Dave Davies: Is everybody getting that? Because when they get that, then you beat the odds on attrition, whenever you care about people. From my perspective, if someone asked me this the other day, we were in a leadership forum inside the company and I was asking them. I always like to ask newly minted leaders, what kind of leader do you want to be? If you were to articulate what kind of a leader you are as a statement of purpose, what would that be? And there’s no right answer. It’s just, what is it for you? Because it’s different for others? So someone asked me the same thing. I said, for me, leadership, I’ve evolved it over the years, but what it is now, it’s, it’s fairly simple and it’s two factors.

Dave Davies: The first factor is that I want to slow down my behaviors in a way that I can teach to other people who want to learn it so I can shorten their learning curve to a fraction of what it took me. That’s my value prop to them. I’m going to try to get you to where you want to get to in a way that’s faster than you could perhaps do on your own and in order to do that, I can’t just say, hey, look at me and do what I do. That’s not helpful. I have to be able break it down so that people can emulate it.
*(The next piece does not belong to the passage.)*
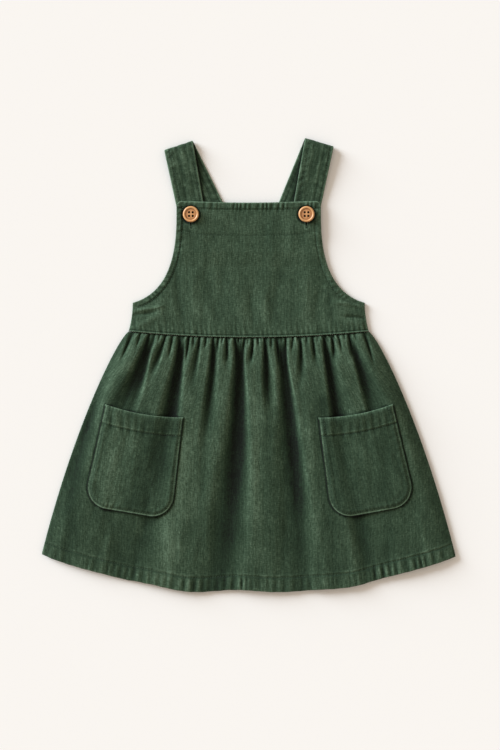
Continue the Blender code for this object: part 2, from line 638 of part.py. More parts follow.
# ---------------------------------------------------------------- buttons
def button_profile():
    """Radius and height from the middle of the dish, over the rim and down to the flat back."""
    rim = BUTTON_DIAMETER / 2
    top = BUTTON_THICKNESS
    dish = top - BUTTON_DISH_DEPTH
    return [
        (0.0, dish - 0.2 * MM),
        (BUTTON_DISH_RADIUS - 0.9 * MM, dish),
        (BUTTON_DISH_RADIUS, top - 0.2 * MM),
        (BUTTON_DISH_RADIUS + 0.7 * MM, top),
        (rim - 1.1 * MM, top - 0.15 * MM),
        (rim - 0.2 * MM, top - 0.9 * MM),
        (rim, top - 1.6 * MM),
        (rim - 0.8 * MM, 0.5 * MM),
        (rim - 2.2 * MM, 0.0),
        (0.0, 0.0),
    ]


def ring(bm, radius, height):
    """A ring of a turned shape, or one point on its axis."""
    if radius == 0.0:
        return [bm.verts.new((0.0, 0.0, height))]
    angles = [2 * math.pi * i / BUTTON_SIDES for i in range(BUTTON_SIDES)]
    return [bm.verts.new((radius * math.cos(a), radius * math.sin(a), height)) for a in angles]


def button(name, side, wood):
    bm = bmesh.new()
    rings = [ring(bm, radius, height) for radius, height in button_profile()]
    for near, far in zip(rings, rings[1:]):
        for i in range(BUTTON_SIDES):
            j = (i + 1) % BUTTON_SIDES
            loop = [near[i % len(near)], far[i % len(far)], far[j % len(far)], near[j % len(near)]]
            bm.faces.new(list(dict.fromkeys(loop)))
    bmesh.ops.recalc_face_normals(bm, faces=bm.faces)
    mesh = bpy.data.meshes.new(name)
    bm.to_mesh(mesh)
    bm.free()
    made = add_object(name, mesh, wood)
    lies_on = float(bib_height(BUTTON_X, BUTTON_Y, BUTTON_X)) + BAND_RISE + SEAM_GAP
    made.location = (side * BUTTON_X, BUTTON_Y, lies_on)
    for row in (-1, 1):
        for column_side in (-1, 1):
            cut_thread_hole(made, row, column_side)
    return made


def cut_thread_hole(made, row, column_side):
    bm = bmesh.new()
    radius = BUTTON_HOLE_DIAMETER / 2
    bmesh.ops.create_cone(
        bm,
        cap_ends=True,
        segments=BUTTON_HOLE_SIDES,
        radius1=radius,
        radius2=radius,
        depth=3 * BUTTON_THICKNESS,
    )
    aside = BUTTON_HOLE_SPACING / 2
    place = (column_side * aside, row * aside, BUTTON_THICKNESS / 2)
    add_cutter(made, f"{made.name}_hole_{row + 1}{column_side + 1}", bm, place)


# ---------------------------------------------------------------- the dress
def main():
    remove_startup_objects()
    cloth = material("green_cloth", GREEN, 0.9)
    wood = material("button_wood", BUTTON_WOOD, 0.5)
    pieces = [skirt_back(cloth), skirt_front(cloth), bodice_back(cloth), bodice_front(cloth)]
    pieces += [strap(piece, cloth) for piece in STRAPS]
    pieces += [pocket(piece, cloth) for piece in POCKETS]
    pieces += [button("button_left", -1, wood), button("button_right", 1, wood)]
    dress = bpy.data.objects.new("pinafore_dress", None)
    bpy.context.scene.collection.objects.link(dress)
    for piece in pieces:
        piece.parent = dress


main()
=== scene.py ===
# %% [markdown]
# # A child's pinafore dress, laid flat
#
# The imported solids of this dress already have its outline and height. What they lack is cloth:
# fine folds, turned hems, puckers, stitches and a woven surface. Each cell makes one of these.
# Sizes are in millimetres, in the solids' frame, until a piece becomes a mesh.

import math
from collections import namedtuple
from functools import partial, reduce

import bmesh
import bpy
import numpy as np
from mathutils import Matrix, Vector
from mathutils.bvhtree import BVHTree


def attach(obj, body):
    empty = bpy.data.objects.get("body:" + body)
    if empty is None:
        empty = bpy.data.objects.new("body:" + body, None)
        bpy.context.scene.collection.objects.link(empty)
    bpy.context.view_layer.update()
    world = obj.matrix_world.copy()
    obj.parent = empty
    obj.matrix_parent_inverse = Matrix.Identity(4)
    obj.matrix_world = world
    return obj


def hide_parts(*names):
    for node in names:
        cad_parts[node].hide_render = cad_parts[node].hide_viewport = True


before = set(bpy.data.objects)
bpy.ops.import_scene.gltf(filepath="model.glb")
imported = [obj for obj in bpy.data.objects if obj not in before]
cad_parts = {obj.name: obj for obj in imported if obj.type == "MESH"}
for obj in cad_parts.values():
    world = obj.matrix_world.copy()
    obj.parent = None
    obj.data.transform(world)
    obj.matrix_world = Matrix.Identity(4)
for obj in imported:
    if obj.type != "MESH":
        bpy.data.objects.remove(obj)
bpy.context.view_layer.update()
MM = 0.001
print("solids:", len(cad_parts))

# %% [markdown]
# ## Camera and light
#
# The dress lies on a pale floor, and the camera hangs far above it, so that nothing leans
# outwards. The main light is broad, from the upper left, and low enough to graze the cloth,
# because grazing light shows folds, puckers and weave. A pale surround fills the shadows. A few
# area lights would do too, but a sun lights the whole floor evenly.

# %% Camera, floor and lights
PICTURE_HEIGHT = 0.825  # in metres, as all sizes in this cell
PICTURE_CENTRE = (0.00143, -0.00935)
CAMERA_HEIGHT = 2.6
FLOOR_HALF = 3.0
FLOOR_Z = -0.0004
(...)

Dave Davies: That’s my first job. As a leader, is to slow down my behaviors and teach things to others so that they can grow. Then the other factor for me is to care about them significantly more than I care about myself. Every day I wake up and I think, are they okay? We have 50 souls that are entrusted to us in this department. Are they okay? Are they getting what they need? From a purpose, autonomy and mastery perspective. I think if you do that for me anyway, I found that if I do those two things, everything else is a detail.

Chad Franzen: Those are some great insights. Great thoughts. Thank you so much for sharing all of those with us. I really appreciate your time today, Dave. Thank you very much.

Dave Davies: Thank you, Chad. I appreciate it.

Chad Franzen: Have a good day. So long everybody.